Why do I post so much news about Nicaragua?

Nicaragua and its people played a significant role in my life, in Claire’s, and for many of our friends. We made some wonderful, life-long friends there and learned a lot about the wider world. Thousands of internacionalistas went to Nicaragua to volunteer or to work with Non-Governmental Organizations (NGOs) after the Sandinista revolution overthrew the brutal, corrupt Somoza regime in 1979.

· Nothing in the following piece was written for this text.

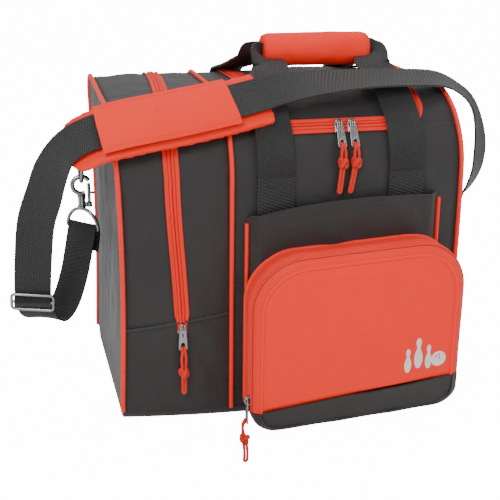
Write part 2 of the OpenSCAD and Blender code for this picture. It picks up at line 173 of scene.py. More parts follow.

Delegations from Canadian unions, teachers, farmers, health care workers and left wing organizations visited Nicaragua, organized exchanges between our countries, sister communities, and set up speaking tours around BC and other provinces. The BC Teachers Federation, BC Federation of Labour, Trade Union Group, Oxfam, CUSO, Tools for Peace – these and many more were involved in myriad ways. Many drew inspiration from the Friereian national literacy campaign, the role of women in the revolution, and the influence of liberation theology.

In the 1980s, Canadian musicians such as Bruce Cockburn and Nancy White recorded original songs inspired by the Nicaraguan revolution. Chris Brooks reported often from Nicaragua on CBC Radio’s Sunday Morning program.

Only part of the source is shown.